Data listing:

>> BEGIN

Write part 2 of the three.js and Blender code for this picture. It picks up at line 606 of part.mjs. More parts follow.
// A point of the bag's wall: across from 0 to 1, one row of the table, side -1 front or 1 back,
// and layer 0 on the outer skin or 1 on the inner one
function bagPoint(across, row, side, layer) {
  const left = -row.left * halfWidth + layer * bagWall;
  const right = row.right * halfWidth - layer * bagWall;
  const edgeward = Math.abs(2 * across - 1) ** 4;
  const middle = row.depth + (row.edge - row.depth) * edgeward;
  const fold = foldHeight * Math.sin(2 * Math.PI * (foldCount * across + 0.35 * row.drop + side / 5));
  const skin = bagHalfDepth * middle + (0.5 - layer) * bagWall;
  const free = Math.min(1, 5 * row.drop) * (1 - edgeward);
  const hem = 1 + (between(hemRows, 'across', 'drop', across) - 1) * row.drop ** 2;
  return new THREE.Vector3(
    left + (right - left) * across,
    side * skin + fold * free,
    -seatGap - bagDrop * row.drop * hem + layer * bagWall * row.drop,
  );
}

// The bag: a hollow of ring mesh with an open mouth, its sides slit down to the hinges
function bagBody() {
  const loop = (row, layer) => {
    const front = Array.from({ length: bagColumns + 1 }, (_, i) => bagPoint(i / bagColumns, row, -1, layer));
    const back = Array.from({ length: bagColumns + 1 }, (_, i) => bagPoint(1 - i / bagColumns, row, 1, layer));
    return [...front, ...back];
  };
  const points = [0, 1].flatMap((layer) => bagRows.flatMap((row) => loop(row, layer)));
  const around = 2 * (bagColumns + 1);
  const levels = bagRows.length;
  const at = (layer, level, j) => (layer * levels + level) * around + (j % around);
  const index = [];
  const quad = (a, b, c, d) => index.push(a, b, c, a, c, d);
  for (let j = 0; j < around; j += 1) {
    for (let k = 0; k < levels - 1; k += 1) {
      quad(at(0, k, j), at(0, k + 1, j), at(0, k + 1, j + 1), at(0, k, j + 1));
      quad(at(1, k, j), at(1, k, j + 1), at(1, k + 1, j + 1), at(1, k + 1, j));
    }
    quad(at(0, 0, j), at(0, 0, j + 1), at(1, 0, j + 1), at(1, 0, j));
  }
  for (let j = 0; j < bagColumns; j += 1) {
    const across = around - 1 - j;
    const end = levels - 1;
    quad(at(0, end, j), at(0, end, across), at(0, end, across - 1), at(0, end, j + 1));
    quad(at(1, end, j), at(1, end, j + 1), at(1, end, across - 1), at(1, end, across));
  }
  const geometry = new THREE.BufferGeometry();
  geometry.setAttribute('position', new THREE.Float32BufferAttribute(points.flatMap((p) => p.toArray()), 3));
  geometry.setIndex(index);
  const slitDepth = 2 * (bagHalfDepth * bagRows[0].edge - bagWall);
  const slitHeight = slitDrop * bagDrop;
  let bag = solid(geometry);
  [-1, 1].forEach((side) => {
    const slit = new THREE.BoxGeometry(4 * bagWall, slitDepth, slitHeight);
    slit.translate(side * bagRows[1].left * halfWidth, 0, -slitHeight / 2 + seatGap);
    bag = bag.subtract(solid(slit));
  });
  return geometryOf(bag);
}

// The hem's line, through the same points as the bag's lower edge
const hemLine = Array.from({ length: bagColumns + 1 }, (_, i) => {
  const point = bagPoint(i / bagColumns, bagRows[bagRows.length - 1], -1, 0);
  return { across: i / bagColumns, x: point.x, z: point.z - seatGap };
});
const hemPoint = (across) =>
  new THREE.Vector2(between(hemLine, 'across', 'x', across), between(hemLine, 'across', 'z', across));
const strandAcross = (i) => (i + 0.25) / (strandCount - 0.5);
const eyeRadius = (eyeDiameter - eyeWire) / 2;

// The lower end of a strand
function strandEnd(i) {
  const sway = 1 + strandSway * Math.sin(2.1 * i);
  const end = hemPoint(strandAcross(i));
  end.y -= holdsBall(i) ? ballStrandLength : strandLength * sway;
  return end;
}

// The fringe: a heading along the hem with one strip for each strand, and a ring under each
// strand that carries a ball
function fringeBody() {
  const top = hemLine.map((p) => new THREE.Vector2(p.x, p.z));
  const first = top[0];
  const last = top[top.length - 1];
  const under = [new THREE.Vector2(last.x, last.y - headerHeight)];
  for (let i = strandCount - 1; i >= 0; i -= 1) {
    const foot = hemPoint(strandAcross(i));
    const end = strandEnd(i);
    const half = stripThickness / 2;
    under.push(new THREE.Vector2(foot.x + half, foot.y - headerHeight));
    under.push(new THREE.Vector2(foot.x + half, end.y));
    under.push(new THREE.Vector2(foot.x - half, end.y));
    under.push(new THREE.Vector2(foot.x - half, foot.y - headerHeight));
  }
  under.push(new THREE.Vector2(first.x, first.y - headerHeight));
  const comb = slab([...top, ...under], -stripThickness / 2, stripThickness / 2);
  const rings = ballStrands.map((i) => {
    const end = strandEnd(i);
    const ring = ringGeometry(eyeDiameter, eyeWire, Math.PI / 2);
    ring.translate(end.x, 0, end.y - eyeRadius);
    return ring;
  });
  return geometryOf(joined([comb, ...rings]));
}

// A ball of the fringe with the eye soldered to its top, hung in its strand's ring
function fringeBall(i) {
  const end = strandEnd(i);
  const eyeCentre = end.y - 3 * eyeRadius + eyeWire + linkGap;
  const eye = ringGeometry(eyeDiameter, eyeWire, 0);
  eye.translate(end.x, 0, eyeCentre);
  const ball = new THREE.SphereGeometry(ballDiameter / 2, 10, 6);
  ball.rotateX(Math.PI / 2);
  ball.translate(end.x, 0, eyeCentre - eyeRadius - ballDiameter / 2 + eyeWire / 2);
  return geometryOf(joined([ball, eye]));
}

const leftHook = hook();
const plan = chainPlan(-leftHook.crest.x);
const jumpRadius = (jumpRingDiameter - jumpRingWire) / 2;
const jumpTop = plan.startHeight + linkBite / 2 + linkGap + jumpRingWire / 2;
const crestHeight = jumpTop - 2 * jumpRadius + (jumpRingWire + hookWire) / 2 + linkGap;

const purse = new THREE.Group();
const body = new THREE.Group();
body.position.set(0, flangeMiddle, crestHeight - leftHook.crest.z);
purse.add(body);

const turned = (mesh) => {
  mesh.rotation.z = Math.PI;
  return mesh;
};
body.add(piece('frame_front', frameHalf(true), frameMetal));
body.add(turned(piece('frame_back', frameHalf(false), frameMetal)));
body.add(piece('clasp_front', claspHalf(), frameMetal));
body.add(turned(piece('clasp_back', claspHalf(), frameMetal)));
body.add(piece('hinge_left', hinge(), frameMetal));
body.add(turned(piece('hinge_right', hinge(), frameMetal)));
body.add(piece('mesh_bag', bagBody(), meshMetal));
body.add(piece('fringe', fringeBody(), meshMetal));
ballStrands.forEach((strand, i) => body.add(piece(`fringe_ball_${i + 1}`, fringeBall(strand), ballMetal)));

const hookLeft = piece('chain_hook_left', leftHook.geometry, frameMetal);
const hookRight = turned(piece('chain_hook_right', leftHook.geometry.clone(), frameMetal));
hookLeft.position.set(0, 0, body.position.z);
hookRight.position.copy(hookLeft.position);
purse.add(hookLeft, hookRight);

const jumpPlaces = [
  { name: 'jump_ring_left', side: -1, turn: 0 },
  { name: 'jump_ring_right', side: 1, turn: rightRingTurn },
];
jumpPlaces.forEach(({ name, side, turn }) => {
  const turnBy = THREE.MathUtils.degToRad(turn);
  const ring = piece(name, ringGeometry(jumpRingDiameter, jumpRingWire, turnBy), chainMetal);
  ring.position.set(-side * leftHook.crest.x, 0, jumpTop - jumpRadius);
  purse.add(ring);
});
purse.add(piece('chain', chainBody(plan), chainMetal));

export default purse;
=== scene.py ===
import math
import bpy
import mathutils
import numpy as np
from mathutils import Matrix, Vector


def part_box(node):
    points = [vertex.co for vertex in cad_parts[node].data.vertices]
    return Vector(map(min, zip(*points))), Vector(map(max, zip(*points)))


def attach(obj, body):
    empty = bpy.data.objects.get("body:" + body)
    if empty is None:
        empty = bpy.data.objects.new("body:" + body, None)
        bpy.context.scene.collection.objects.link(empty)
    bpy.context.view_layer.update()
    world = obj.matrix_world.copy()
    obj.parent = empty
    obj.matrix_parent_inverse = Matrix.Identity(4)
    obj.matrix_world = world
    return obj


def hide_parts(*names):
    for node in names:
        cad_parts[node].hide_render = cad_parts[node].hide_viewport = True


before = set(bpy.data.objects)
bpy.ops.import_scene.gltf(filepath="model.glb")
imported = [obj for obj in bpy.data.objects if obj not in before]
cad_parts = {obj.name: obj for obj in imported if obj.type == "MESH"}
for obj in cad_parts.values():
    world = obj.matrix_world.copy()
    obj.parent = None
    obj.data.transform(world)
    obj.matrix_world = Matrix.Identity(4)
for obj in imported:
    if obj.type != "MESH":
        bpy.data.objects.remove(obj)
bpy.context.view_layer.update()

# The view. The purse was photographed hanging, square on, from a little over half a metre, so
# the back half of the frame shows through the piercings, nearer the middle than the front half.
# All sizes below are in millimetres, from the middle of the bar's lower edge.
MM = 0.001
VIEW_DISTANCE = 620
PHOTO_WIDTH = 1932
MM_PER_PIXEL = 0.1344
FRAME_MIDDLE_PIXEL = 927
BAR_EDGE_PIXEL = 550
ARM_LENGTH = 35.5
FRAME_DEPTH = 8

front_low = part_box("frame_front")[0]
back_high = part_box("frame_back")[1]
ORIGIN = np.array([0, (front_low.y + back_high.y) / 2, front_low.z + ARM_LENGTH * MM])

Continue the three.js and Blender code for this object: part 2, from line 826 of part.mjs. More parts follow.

>> END

Task instructions: Give the exact lines, and only those, from the line containing "piece('chain_hook_left', leftHook.geometry, frameMetal);" through the line containing "obj.parent = None" in the entries above.

Completed task:
const hookLeft = piece('chain_hook_left', leftHook.geometry, frameMetal);
const hookRight = turned(piece('chain_hook_right', leftHook.geometry.clone(), frameMetal));
hookLeft.position.set(0, 0, body.position.z);
hookRight.position.copy(hookLeft.position);
purse.add(hookLeft, hookRight);

const jumpPlaces = [
  { name: 'jump_ring_left', side: -1, turn: 0 },
  { name: 'jump_ring_right', side: 1, turn: rightRingTurn },
];
jumpPlaces.forEach(({ name, side, turn }) => {
  const turnBy = THREE.MathUtils.degToRad(turn);
  const ring = piece(name, ringGeometry(jumpRingDiameter, jumpRingWire, turnBy), chainMetal);
  ring.position.set(-side * leftHook.crest.x, 0, jumpTop - jumpRadius);
  purse.add(ring);
});
purse.add(piece('chain', chainBody(plan), chainMetal));

export default purse;
=== scene.py ===
import math
import bpy
import mathutils
import numpy as np
from mathutils import Matrix, Vector


def part_box(node):
    points = [vertex.co for vertex in cad_parts[node].data.vertices]
    return Vector(map(min, zip(*points))), Vector(map(max, zip(*points)))


def attach(obj, body):
    empty = bpy.data.objects.get("body:" + body)
    if empty is None:
        empty = bpy.data.objects.new("body:" + body, None)
        bpy.context.scene.collection.objects.link(empty)
    bpy.context.view_layer.update()
    world = obj.matrix_world.copy()
    obj.parent = empty
    obj.matrix_parent_inverse = Matrix.Identity(4)
    obj.matrix_world = world
    return obj


def hide_parts(*names):
    for node in names:
        cad_parts[node].hide_render = cad_parts[node].hide_viewport = True


before = set(bpy.data.objects)
bpy.ops.import_scene.gltf(filepath="model.glb")
imported = [obj for obj in bpy.data.objects if obj not in before]
cad_parts = {obj.name: obj for obj in imported if obj.type == "MESH"}
for obj in cad_parts.values():
    world = obj.matrix_world.copy()
    obj.parent = None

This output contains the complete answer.